I don't have a work around yet for the second type of error regarding the missing member functions.
@adammoody
Thanks, I wonder how did they pass the CI test for this on Mi100
I'm not sure. Perhaps this is using a wheel with pre-built ops. I did find that I could build a wheel for AMD by disabling a number of unsupported ops.
DS_BUILD_OPS=1 DS_BUILD_SPARSE_ATTN=0 DS_BUILD_QUANTIZER=0 DS_BUILD_RANDOM_LTD=0 DS_BUILD_TRANSFORMER_INFERENCE=0 python3 setup.py bdist_wheel
AMD is actively working to implement support for those.
https://github.com/microsoft/DeepSpeed/issues/3091#issuecomment-1572701712
Hi @adammoody and @yuchen2580 - not all DeepSpeed ops currently build on DeepSpeed, though the MI200 CI test is broken, it does show some coverage.
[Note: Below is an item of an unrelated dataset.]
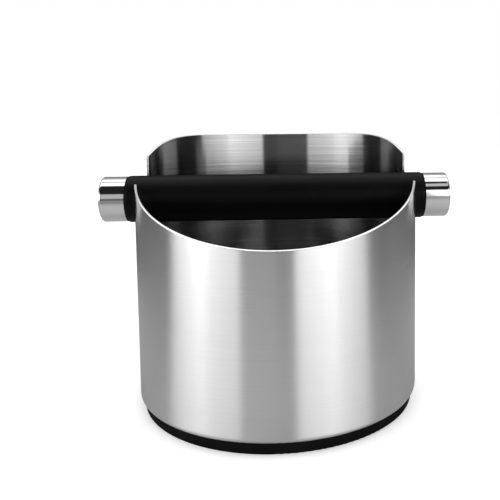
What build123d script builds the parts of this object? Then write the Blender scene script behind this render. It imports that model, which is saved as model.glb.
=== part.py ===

For those that AMD is working to add support for, those will not be complete until ROCm 6, which is due in a few months.
For now, since this isn;t a DS issue, closing this. But if you do have more ROCm/DeepSpeed issues or questions, please either re-open this or open a new issue and link this. We do want to get better ROCm support enabled and tested.